Nous avons ensuite donné la parole à un vicaire général d’un diocèse alémanique, Mgr. Martin Grichting. Son plaidoyer en faveur d’une séparation Eglise-Etat en Suisse reflète des difficultés précises rencontrées dans l’exercice de sa charge, très proche de celle de l’évêque. La solution radicale qu’il préconise heurtera sans doute beaucoup de catholiques suisses. Mais nous devons tenir compte de son point de vue qui, au vu de la sécularisation montante, pourrait bien être prophétique.

Enfin, nous avons voulu jeter un regard sur le statut de l’Eglise de France, proposé comme modèle en la matière par le vicaire général de Coire. Il ne sera pas inintéressant de lire dans ce contexte les propos de Philippe Verdin sur la laïcité «à la française».

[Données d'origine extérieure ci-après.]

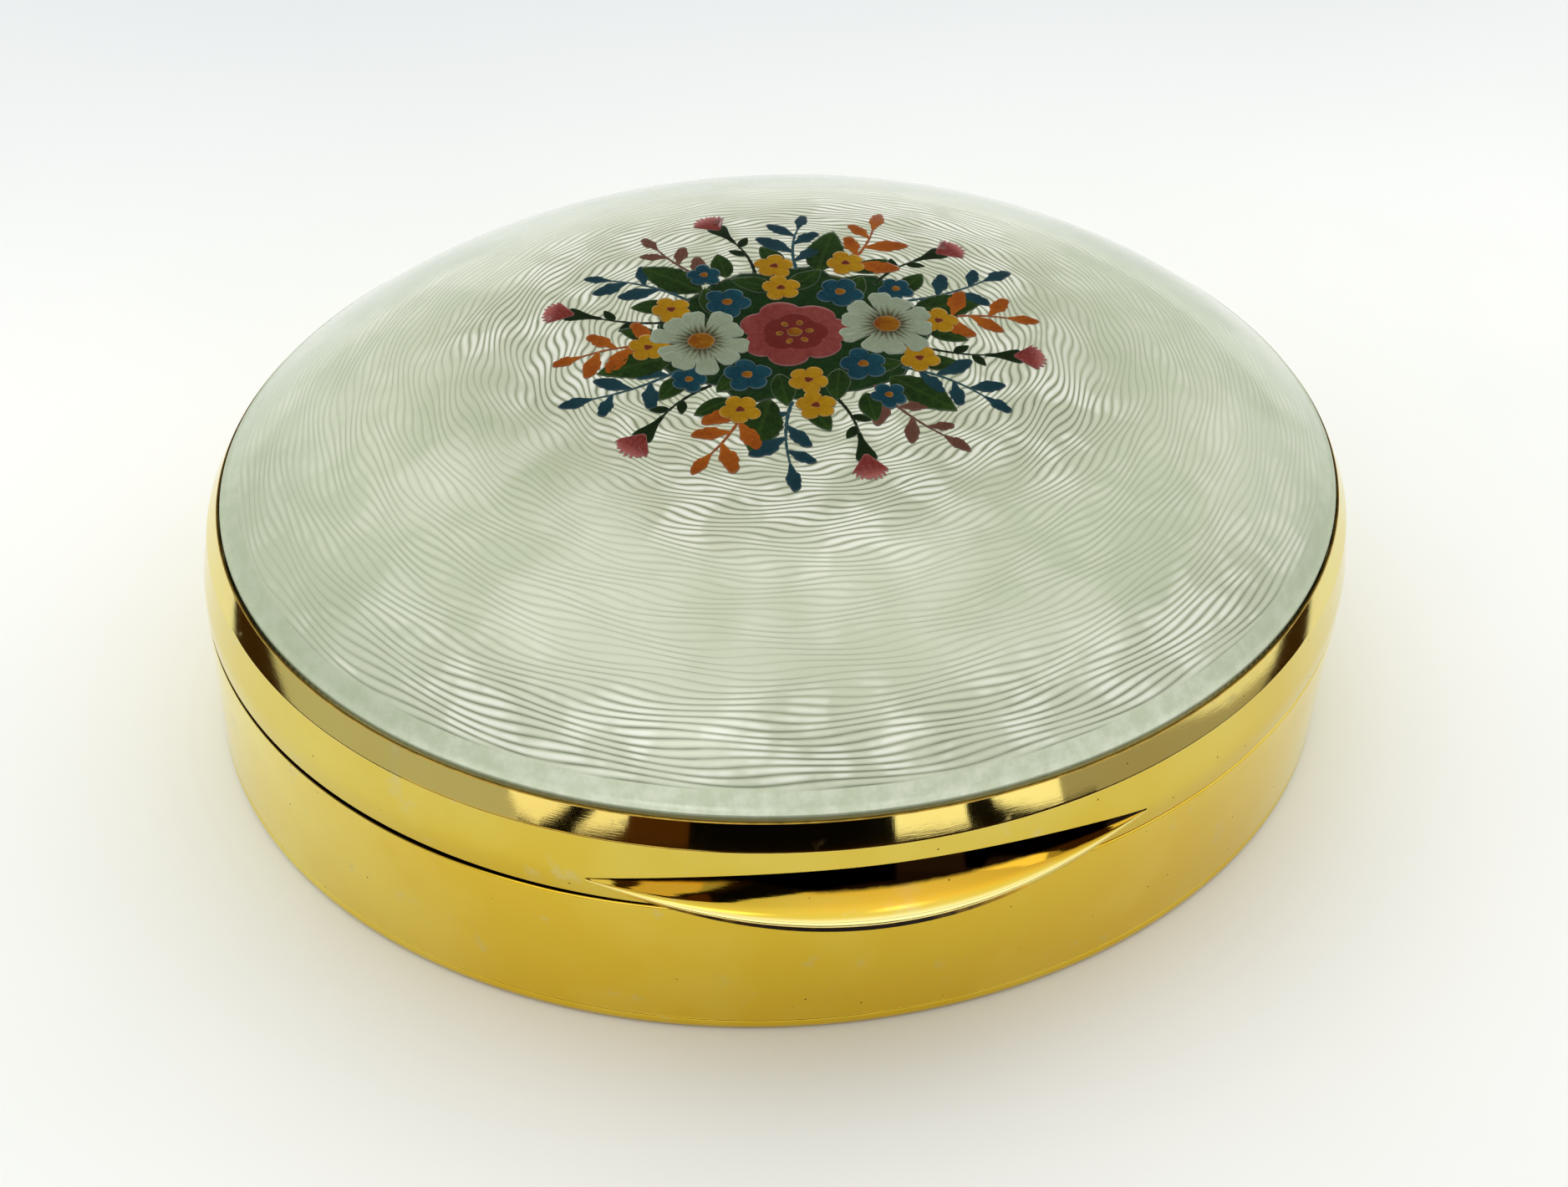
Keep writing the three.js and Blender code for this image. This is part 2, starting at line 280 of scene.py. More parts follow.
def dome_rows(half_edge, depth, rows):
    """(half length, height) rows of the dome from the middle to an edge, lowered by a depth."""
    halves = [half_edge * (k / rows) ** 0.75 for k in range(rows + 1)]
    return [(half, dome_height(half) - depth) for half in halves]


# ---------------------------------------------------------------- node building


def linear(red, green, blue):
    """A colour in linear light, from its 0 to 255 values on screen."""
    shown = [v / 255 for v in (red, green, blue)]
    return [v / 12.92 if v <= 0.04045 else ((v + 0.055) / 1.055) ** 2.4 for v in shown] + [1]


class Number:
    """A number in a node tree. Arithmetic on it adds Math nodes."""

    def __init__(self, tree, socket):
        self.tree = tree
        self.socket = socket

    def math(self, operation, *others):
        node = self.tree.nodes.new("ShaderNodeMath")
        node.operation = operation
        for slot, value in zip(node.inputs, (self, *others)):
            if isinstance(value, Number):
                self.tree.links.new(value.socket, slot)
            else:
                slot.default_value = value
        return Number(self.tree, node.outputs[0])

    def __add__(self, other):
        return self.math("ADD", other)

    def __sub__(self, other):
        return self.math("SUBTRACT", other)

    def __mul__(self, other):
        return self.math("MULTIPLY", other)

    def __truediv__(self, other):
        return self.math("DIVIDE", other)

    def __pow__(self, other):
        return self.math("POWER", other)

    def between(self, low, high, start=0.0, end=1.0):
        """This number's way from low to high, eased, as a number from start to end."""
        node = self.tree.nodes.new("ShaderNodeMapRange")
        node.interpolation_type = "SMOOTHSTEP"
        self.tree.links.new(self.socket, node.inputs["Value"])
        for name, value in (("From Min", low), ("From Max", high), ("To Min", start), ("To Max", end)):
            node.inputs[name].default_value = value
        return Number(self.tree, node.outputs["Result"])


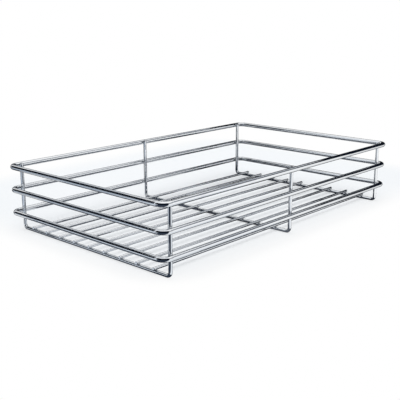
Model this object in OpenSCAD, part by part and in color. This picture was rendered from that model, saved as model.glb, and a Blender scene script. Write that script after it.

Nous avons conscience que ce débat implique une approche et un discernement «charismatiques» des ministères et compétences. Leurs contours et leur exercice devraient être réglés dans un esprit de communion. Le rapport de forces cristallisé par ces discussions révèle un affaiblissement de la conscience de ce corps dont le Christ est la Tête, unique autorité à laquelle tous sont soumis. Agents pastoraux (prêtres et laïcs) et financiers participent au même service. Le système dual exige un fonctionnement commun.

Force est de constater qu’il y a un immense travail pour combler la mutuelle méconnaissance des exigences pastorales et de gestion. La raréfaction, déjà palpable et qui va aller en s’accentuant, des ressources tant financières que personnelles nous oblige à dépasser nos divergences, à reformuler nos options essentielles en vue d’une meilleure gestion commune des moyens à disposition. Raison pour laquelle il y a urgence à promouvoir une saine collaboration de toutes les énergies, dans le respect du travail et du ministère (au sens large) de chacun pour le bien des communautés et le soutien de leur témoignage évangélique. Un chemin d’écoute, d’explication voire de tensions qui peut porter du fruit à long terme, si prévaut au cœur de chacun l’esprit évangélique de synodalité et de subsidiarité promu par Vatican II et rappelé par le Pape François.

[1] Parmi ses multiples contributions en la matière, mentionnons cet article de P. Gardaz qui ne manquera pas d’intéresser nos lecteurs genevois : « Les dispositions religieuses de la constitution cantonale genevoise du 14 octobre 2012, », paru dans l’Annuaire suisse du droit ecclésial, Peter Lang, 2012.